The trigger for the discussion was an article by the Bank of England's Andy Haldane in which he discusses how the banking system has moved from unlimited liability that produced too little credit to limited liability that produced too much credit.
Both bloggers agree with Mr. Haldane that more credit is better as it allows the economy to operate closer to full capacity.
The question then turns to the issue of how we allocate, limit and distribute financial risk. In the environment of unlimited liability, 100% of financial risk fell on the owners of the bank. In the environment of limited liability, how much falls on the bank and how much on society?
The Epicurean Dealmaker has a reader, Ms. Sissoko, who attempts to make the case that 100% of the financial risk should continue to fall on the banks even though the shareholders have limited liability.
In responding to her comment, the Epicurean Dealmaker choses to focus on "book" capital as the amount that exists pre-loss.
Capital is, in my understanding, at base a buffer against loss .... capital serves a very important protective function at the “local” level of real creditors and borrowers. Capital absorbs loss, and either stops or slows the propagation of that loss through the daisy chain of economic interrelationships economic actors maintain.
It is like the collapsible drums filled with water at the top of a freeway exit, whose function is to slow or impede the destructive progress of a runaway car. Sure, a runaway car will eventually stop of its own accord due to friction and gravity—if not another car or building—but do we really want to conclude from this that crash drums aren’t desireable or necessary?

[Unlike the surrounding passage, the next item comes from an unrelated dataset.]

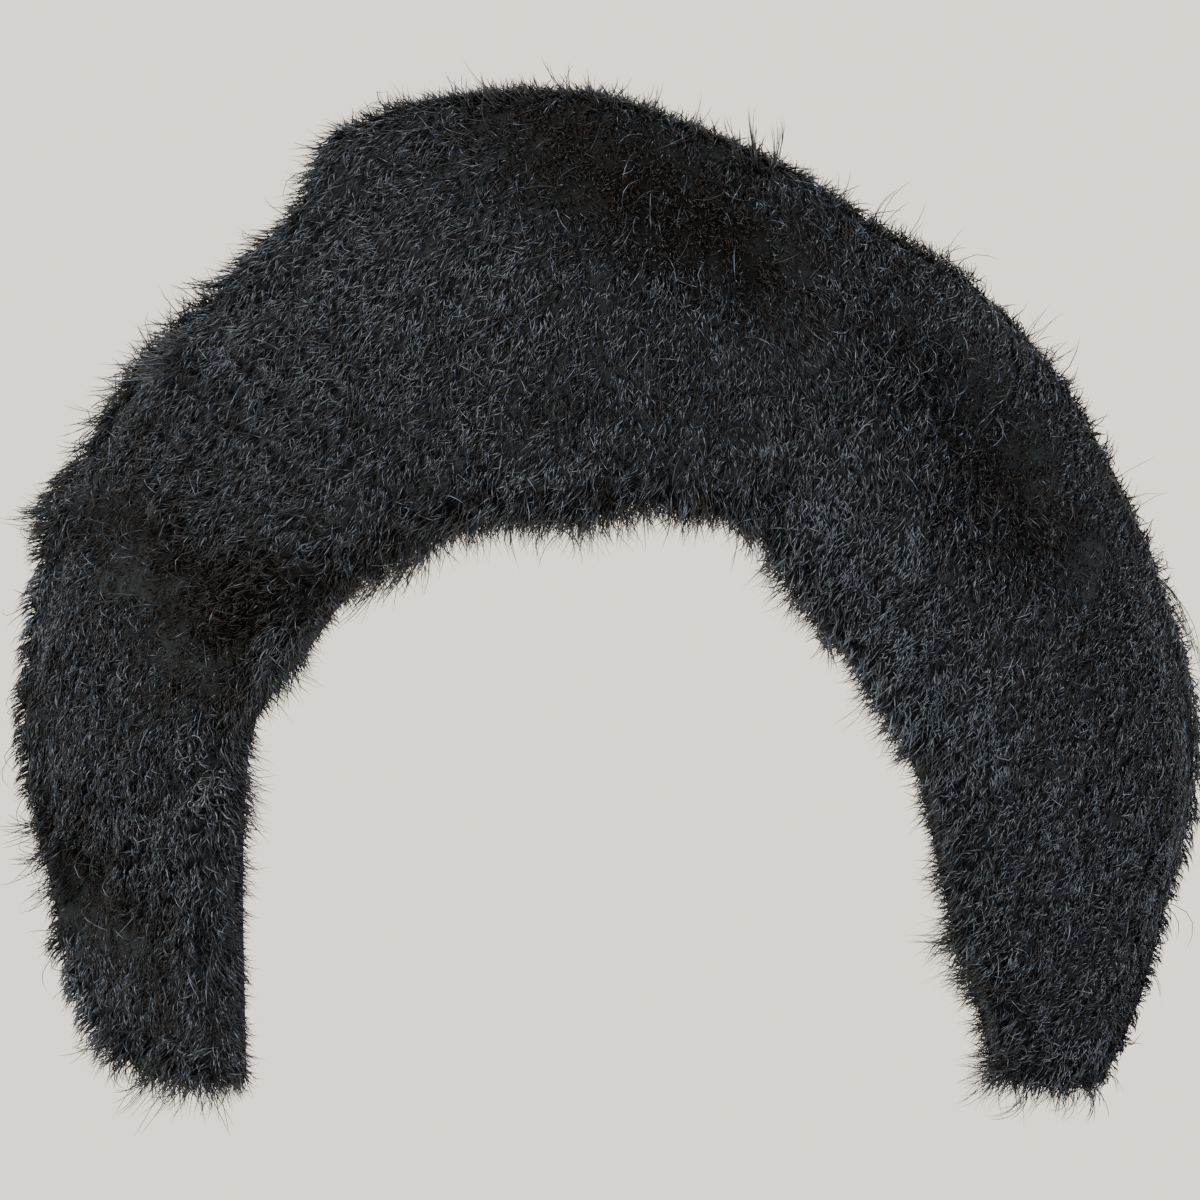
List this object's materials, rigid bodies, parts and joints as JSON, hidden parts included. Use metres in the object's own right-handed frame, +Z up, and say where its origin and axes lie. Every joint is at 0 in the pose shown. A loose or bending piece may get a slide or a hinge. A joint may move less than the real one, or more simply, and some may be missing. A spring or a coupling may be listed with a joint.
{
  "type": "fake moustache",
  "caption": "Black horseshoe false moustache: dense short combed synthetic hair on a knitted net backing, in its worn form",
  "frame": {"origin": "on the back of the net backing at the middle of the lip band, where it sits on the upper lip", "axes": "+Y from the front of the hair towards the face, +X to the right as seen from the front, +Z up as worn"},
  "size_m": [0.1049, 0.0401, 0.0881],
  "materials": {
    "knitted_net": "matte black knitted net",
    "false_hair": "short black synthetic hair with a soft cool sheen"
  },
  "bodies": {
    "root": {"net_backing": "knitted_net", "hair_pile": "false_hair"}
  },
  "joints": []
}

.... Being unable to anticipate all the ways financial loss can occur and directions from which it can come, I would much prefer to have various pools of capital sitting around the system, hopefully helpfully positioned between me and disaster.If bank capital actually operated this way in times of financial crisis, then the Epicurean Dealmaker's argument would be valid.
But this argument is not valid because bank capital does not act this way in times of crisis. The financial crisis that began on August 9, 2007 has provided amble evidence that confirms this fact.
Please show me one large global financial institution since the Lehman bankruptcy that has positioned itself between the excesses of the financial markets and the real economy by realizing all the losses on and off its balance sheet.
Even the banks that have been effectively taken over by national regulators have not stepped up and realized their losses.
In fact, the failure of the banks to perform like the Epicurean Dealmaker's collapsible drums has accelerated the propagation of the financial losses into the real economy as the banks have taken resources out of the real economy to further fill these unused collapsible drums.
Let's now return to what Ms. Sissoko had to say
from a theoretic point of view, a banking system doesn’t need capital, it needs trust.Regular readers immediately see that her argument parallels the discussion on this blog. Specifically, this blog has observed that banks can continue in operation when their book value is negative because of trust.
Depositors trust that the government will make good on its deposit guarantee. Unsecured creditors trust that either they will be covered by an implied guarantee from the government (which was confirmed by the programs global policymakers put in place in 2008/2009) or that central banks will provide liquidity so they can be repaid.
So if banks can continue to operate with negative book equity, then their book capital truly has the ability to perform like the collapsible drum. It can absorb all the losses on the excesses in the financial system today.
But why hasn't this happened?
The Epicurean Dealmaker provides an insight:
Besides, without capital, how can we enforce incentives? Capital belongs to someone. I thought the point was to reduce unnecessary systemic risk by presenting those positioned to create the risk of loss in the first place with incentives not to do so recklessly. How else can we do this except by making them the first to bear that loss; i.e., lose their capital?In short, what happens if banks are required to step up and act like the collapsible drum and recognize all of their on and off balance sheet losses?
What happens to those positioned to create the risk of loss in the first place and those who benefitted from the risk.
If their financial institutions was not nationalized, shareholders, who stood to benefit from the risk, would probably find themselves in a position where there would be no dividend payments until such time as the bank's book capital had been rebuilt through the combination of retention of earnings and share issuance.
One might anticipate that shareholders are not going to be happy with the limited prospect for financial return until book capital is rebuilt. If shareholders are unhappy, they might look at how to increase earnings.
Naturally, their attention might fall on the compensation of those who created the risk of loss in the first place and in particular, banker's bonuses. While bonuses might still be available, they too will be restricted to payment as stock (this restriction in turn will tend to redue the size of the bonuses as shareholders want to minimize dilution).